Tal vez el último en convocar una reflexión en este sentido fue Antanas Mockus. Es difícil recordar una obra de infraestructura icónica de su primera o su segunda alcaldía. No porque no las haya hecho sino porque le dio una mayor relevancia a una obra inmaterial: la cultura ciudadana. Una mezcla entre aplicación de la autoridad y pedagogía que en últimas buscaba transformar la ciudad desde la ciudadanía. Qué falta nos hace reflexionar más allá del cemento.
Una muestra de que el cemento no es suficiente y de que necesitamos trabajar en el sentido de nuestra condición de ciudanía y la manera en la que nos apropiamos de la ciudad es la que tiene que ver con lo que se vive en la carrera 7ma de la Calle 26 hacia el sur. Quienes peatonalizaron la vía creyeron que el asunto se trataba sobre unos adoquines y uno que otro mobiliario urbano y no se detuvieron a pensar en formas de incidir en la manera en la que las personas se apropian del espacio público.
En esta vía, Carlos Fernando Galán ha venido promoviendo la idea de una revolución del respeto en Bogotá, que de fondo no es otra cosa que una invitación a valorarnos entre nosotros y valorar nuestra ciudad. Volver a creer en nosotros y en nuestro futuro pasa fundamentalmente por reivindicar el principio del respeto como el sello fundamental de la ciudadanía en Bogotá.
El respeto debe comenzar por el gobierno, por la manera en la que los servidores públicos definen el sentido de su quehacer en la administración pública y por cómo plantean su relación con la ciudadanía, comenzando por el alcalde. Desafortunadamente, en Bogotá, normalizamos que los gobiernos busquen definir una línea divisoria amigo-enemigo en la sociedad dependiendo de que tan duro se aplauda su gestión o que tanto se evite hacerles críticas.

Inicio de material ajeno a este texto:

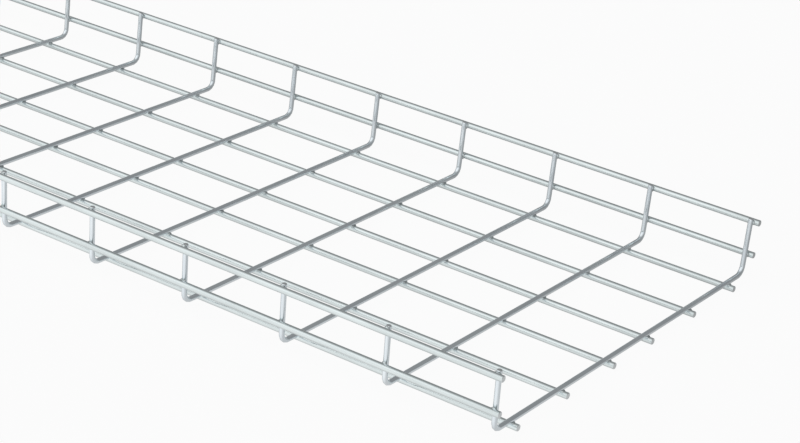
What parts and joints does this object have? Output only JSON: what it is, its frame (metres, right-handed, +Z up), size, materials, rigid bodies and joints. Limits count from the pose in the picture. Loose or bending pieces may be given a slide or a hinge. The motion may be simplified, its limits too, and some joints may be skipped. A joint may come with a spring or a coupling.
{
  "type": "wire mesh cable basket",
  "caption": "U-shaped cable tray in a straight stock length: long galvanised steel wires welded to the outside of bent cross wires, open at the top and at both ends.",
  "frame": {"origin": "middle of the footprint, on the plane that the undersides of the floor wires touch", "axes": "+X along the tray, +Y across it, +Z up out of its open top"},
  "size_m": [3, 0.4098, 0.0591],
  "materials": {
    "long_wire": "bright zinc coating, semi-gloss, faint drawing lines along the wire",
    "cross_wire": "bright zinc coating, slightly darker and bluer, semi-gloss"
  },
  "bodies": {
    "root": {"rim_wire_front": "long_wire", "side_wire_front": "long_wire", "floor_wire_1": "long_wire", "floor_wire_2": "long_wire", "floor_wire_3": "long_wire", "floor_wire_4": "long_wire", "floor_wire_5": "long_wire", "floor_wire_6": "long_wire", "side_wire_back": "long_wire", "rim_wire_back": "long_wire", "cross_wire_01": "cross_wire", "cross_wire_02": "cross_wire", "cross_wire_03": "cross_wire", "cross_wire_04": "cross_wire", "cross_wire_05": "cross_wire", "cross_wire_06": "cross_wire", "cross_wire_07": "cross_wire", "cross_wire_08": "cross_wire", "cross_wire_09": "cross_wire", "cross_wire_10": "cross_wire", "cross_wire_11": "cross_wire", "cross_wire_12": "cross_wire", "cross_wire_13": "cross_wire", "cross_wire_14": "cross_wire", "cross_wire_15": "cross_wire", "cross_wire_16": "cross_wire", "cross_wire_17": "cross_wire", "cross_wire_18": "cross_wire", "cross_wire_19": "cross_wire", "cross_wire_20": "cross_wire", "cross_wire_21": "cross_wire", "cross_wire_22": "cross_wire", "cross_wire_23": "cross_wire", "cross_wire_24": "cross_wire", "cross_wire_25": "cross_wire", "cross_wire_26": "cross_wire", "cross_wire_27": "cross_wire", "cross_wire_28": "cross_wire", "cross_wire_29": "cross_wire", "cross_wire_30": "cross_wire", "cross_wire_31": "cross_wire"}
  },
  "joints": []
}
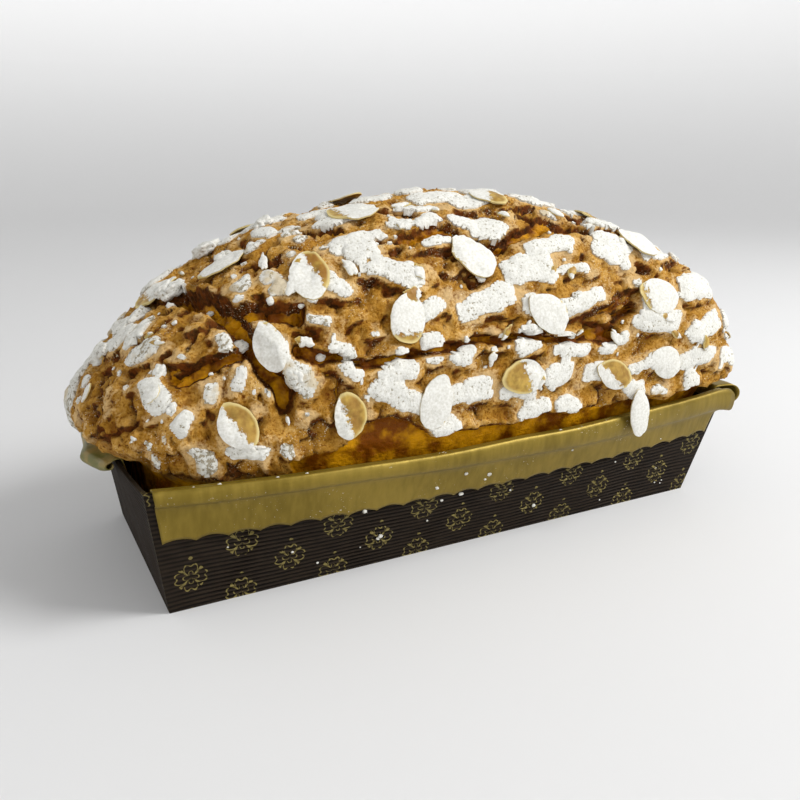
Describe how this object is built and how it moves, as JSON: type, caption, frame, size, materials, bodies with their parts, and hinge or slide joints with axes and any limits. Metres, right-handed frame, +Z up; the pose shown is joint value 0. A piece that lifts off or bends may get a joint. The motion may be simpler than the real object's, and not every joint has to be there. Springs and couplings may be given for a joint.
{
  "type": "almond loaf cake in a paper mould",
  "caption": "Dome-topped almond-glazed loaf cake dusted with icing sugar and flaked almonds, in its own tapered corrugated paper mould with a folded gold rim.",
  "frame": {"origin": "on the table under the middle of the paper mould", "axes": "+X along the loaf, +Y from its front to its back, +Z up"},
  "size_m": [0.2691, 0.1195, 0.1305],
  "materials": {
    "baked_crust": "baked almond glaze crust, hazelnut brown, rough and cracked, amber where the crumb shows",
    "icing_sugar": "matt white icing sugar, caked and powdery",
    "flaked_almond": "toasted flaked almond, satin, lightly dusted",
    "brown_paper": "dark brown corrugated baking paper with a small gold print",
    "gold_liner": "dull gold greaseproof liner paper, satin"
  },
  "bodies": {
    "root": {"cake": "baked_crust", "paper_tray": "brown_paper", "liner_band_front": "gold_liner", "liner_band_back": "gold_liner", "liner_flap_left": "gold_liner", "liner_flap_right": "gold_liner", "almond_01": "flaked_almond", "almond_02": "flaked_almond", "almond_03": "flaked_almond", "almond_04": "flaked_almond", "almond_05": "flaked_almond", "almond_06": "flaked_almond", "almond_07": "flaked_almond", "almond_08": "flaked_almond", "almond_09": "flaked_almond", "almond_10": "flaked_almond", "almond_11": "flaked_almond", "almond_12": "flaked_almond", "almond_13": "flaked_almond", "almond_14": "flaked_almond", "almond_15": "flaked_almond", "almond_16": "flaked_almond", "almond_17": "flaked_almond", "almond_18": "flaked_almond", "almond_19": "flaked_almond", "almond_20": "flaked_almond", "almond_21": "flaked_almond", "almond_22": "flaked_almond", "almond_23": "flaked_almond", "almond_24": "flaked_almond", "almond_25": "flaked_almond", "almond_26": "flaked_almond", "almond_27": "flaked_almond", "almond_28": "flaked_almond", "almond_over_rim": "flaked_almond"}
  },
  "joints": []
}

Si algo han tenido en común los últimos tres o quizás cuatro alcaldes de Bogotá ha sido su incapacidad para dialogar con la ciudadanía, desconfían de ella. Incluso, se podría casi que decir que sospechan de ella y, por qué no, que le temen. Vale la pena preguntarse qué tanto han valorado a la ciudadanía. ¿Cómo la conciben? ¿Cuál es el rol que pretenden asignarle, eso sí, infructuosamente desde el supuesto pedestal del poder? Respetar a la ciudadanía implica algo fundamental: reconocer la relevancia de su participación en el gobierno.
El llamado de atención incluye también a policías, burócratas y tecnócratas que se auto referencian como defensores de lo público subestimando muchas veces e incluso desestimando a la ciudadanía. El servicio público no tiene por qué seguirle temiendo a la participación ciudadana. Esa desconfianza ha impedido que los alcaldes logren construir una base de apoyo más allá de sus electores y que no hayan tenido la suficiente habilidad política para liderar una verdadera recuperación de la confianza y la autoestima de la ciudad. Hemos tenido gobiernos marcados por la falta de legitimidad e incapaces de revertirla.
También se trata de promover el respeto entre las personas. La nuestra es una sociedad tremendamente conflictiva y ellos agrava nuestros problemas. La desconfianza en las autoridades y entre nosotros aumenta las oportunidades de la ocurrencia de delitos; el individualismo y la falta de respeto entre todos los actores viales lleva a que nuestros problemas de congestión sean cada vez más graves e incluso sean mortales; el mal uso del transporte público y la evasión contribuyen a que la experiencia de viaje no sea la mejor; en fin, son muchos los ejemplos a los que podríamos remitirnos y encontraremos un factor común: nos perdimos el respeto y hay que recuperarlo.
En ultimas, la revolución del respeto es también un llamado a la eficiencia, a encontrar la manera de regular y cambiar comportamientos para contribuir a resolver nuestros problemas y para superar la amarga tradición pesimista de más de una década en Bogotá. La revolución del respeto es una invitación a pensarnos como artífices de la transformación de lo cotidiano, mientras construimos el largo plazo. La transformación de la sociedad es nuestra necesidad más apremiante.